* SHORT EXERCISE: Write out the whole listing word for word.

[Begin]

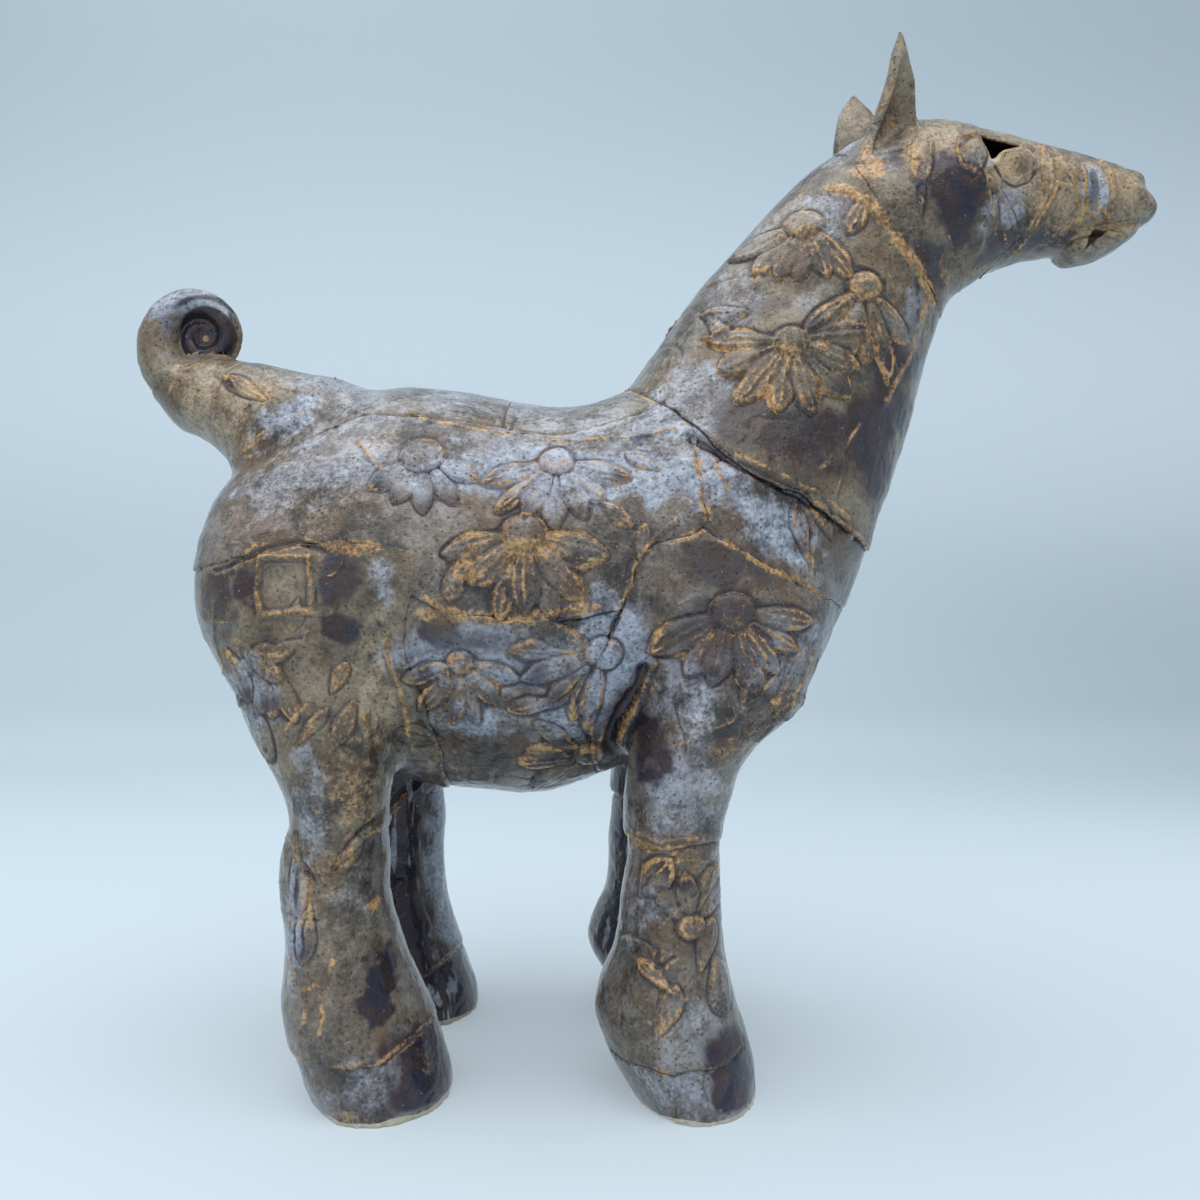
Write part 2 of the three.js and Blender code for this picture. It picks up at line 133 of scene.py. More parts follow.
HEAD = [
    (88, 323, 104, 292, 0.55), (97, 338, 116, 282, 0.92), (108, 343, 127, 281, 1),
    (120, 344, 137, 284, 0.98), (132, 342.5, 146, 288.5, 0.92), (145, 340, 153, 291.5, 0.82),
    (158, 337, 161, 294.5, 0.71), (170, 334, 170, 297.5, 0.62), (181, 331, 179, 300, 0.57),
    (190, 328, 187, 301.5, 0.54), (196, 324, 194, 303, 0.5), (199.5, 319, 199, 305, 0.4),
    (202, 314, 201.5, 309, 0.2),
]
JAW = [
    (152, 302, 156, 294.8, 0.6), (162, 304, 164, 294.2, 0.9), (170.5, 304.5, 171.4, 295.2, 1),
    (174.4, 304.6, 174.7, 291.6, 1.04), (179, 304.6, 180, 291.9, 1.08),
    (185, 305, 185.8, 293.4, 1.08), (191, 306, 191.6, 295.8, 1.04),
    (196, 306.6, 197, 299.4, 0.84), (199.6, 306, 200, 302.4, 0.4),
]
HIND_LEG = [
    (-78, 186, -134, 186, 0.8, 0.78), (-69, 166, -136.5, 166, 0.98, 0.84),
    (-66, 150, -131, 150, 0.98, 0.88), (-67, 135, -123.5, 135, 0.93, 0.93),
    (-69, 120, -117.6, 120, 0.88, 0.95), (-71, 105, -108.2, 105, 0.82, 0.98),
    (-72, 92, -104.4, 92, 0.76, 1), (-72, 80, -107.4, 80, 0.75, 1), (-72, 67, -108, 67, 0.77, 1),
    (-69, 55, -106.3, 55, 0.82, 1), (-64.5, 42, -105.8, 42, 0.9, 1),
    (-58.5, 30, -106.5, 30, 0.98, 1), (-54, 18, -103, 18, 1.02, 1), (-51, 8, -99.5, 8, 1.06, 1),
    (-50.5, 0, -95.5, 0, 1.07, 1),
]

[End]

* THE COMPLETED TASK:
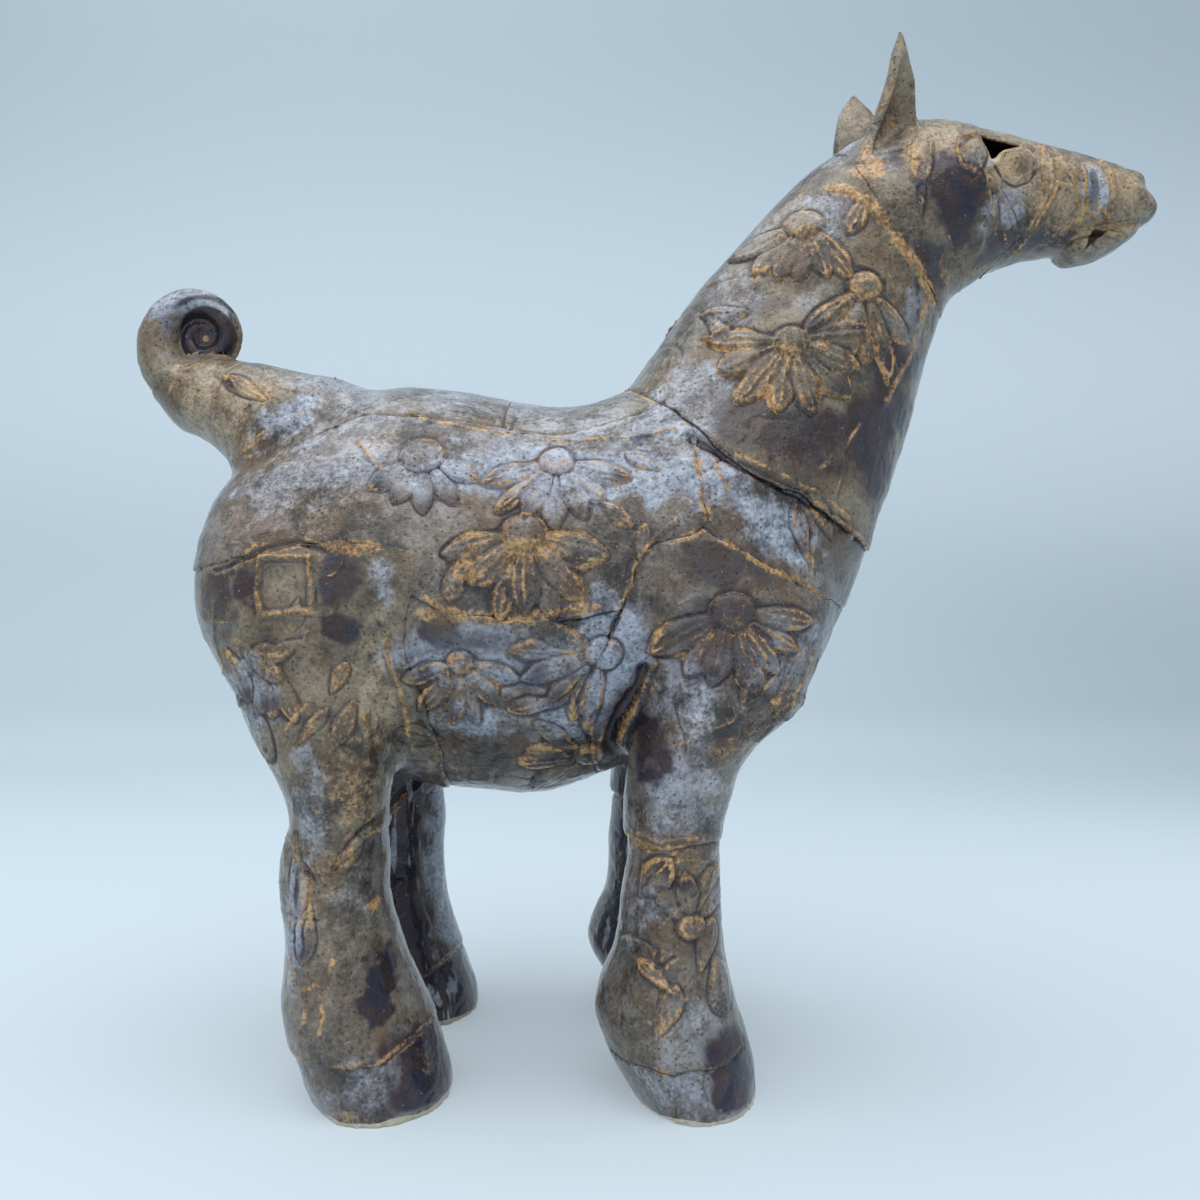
Write part 2 of the three.js and Blender code for this picture. It picks up at line 133 of scene.py. More parts follow.
HEAD = [
    (88, 323, 104, 292, 0.55), (97, 338, 116, 282, 0.92), (108, 343, 127, 281, 1),
    (120, 344, 137, 284, 0.98), (132, 342.5, 146, 288.5, 0.92), (145, 340, 153, 291.5, 0.82),
    (158, 337, 161, 294.5, 0.71), (170, 334, 170, 297.5, 0.62), (181, 331, 179, 300, 0.57),
    (190, 328, 187, 301.5, 0.54), (196, 324, 194, 303, 0.5), (199.5, 319, 199, 305, 0.4),
    (202, 314, 201.5, 309, 0.2),
]
JAW = [
    (152, 302, 156, 294.8, 0.6), (162, 304, 164, 294.2, 0.9), (170.5, 304.5, 171.4, 295.2, 1),
    (174.4, 304.6, 174.7, 291.6, 1.04), (179, 304.6, 180, 291.9, 1.08),
    (185, 305, 185.8, 293.4, 1.08), (191, 306, 191.6, 295.8, 1.04),
    (196, 306.6, 197, 299.4, 0.84), (199.6, 306, 200, 302.4, 0.4),
]
HIND_LEG = [
    (-78, 186, -134, 186, 0.8, 0.78), (-69, 166, -136.5, 166, 0.98, 0.84),
    (-66, 150, -131, 150, 0.98, 0.88), (-67, 135, -123.5, 135, 0.93, 0.93),
    (-69, 120, -117.6, 120, 0.88, 0.95), (-71, 105, -108.2, 105, 0.82, 0.98),
    (-72, 92, -104.4, 92, 0.76, 1), (-72, 80, -107.4, 80, 0.75, 1), (-72, 67, -108, 67, 0.77, 1),
    (-69, 55, -106.3, 55, 0.82, 1), (-64.5, 42, -105.8, 42, 0.9, 1),
    (-58.5, 30, -106.5, 30, 0.98, 1), (-54, 18, -103, 18, 1.02, 1), (-51, 8, -99.5, 8, 1.06, 1),
    (-50.5, 0, -95.5, 0, 1.07, 1),
]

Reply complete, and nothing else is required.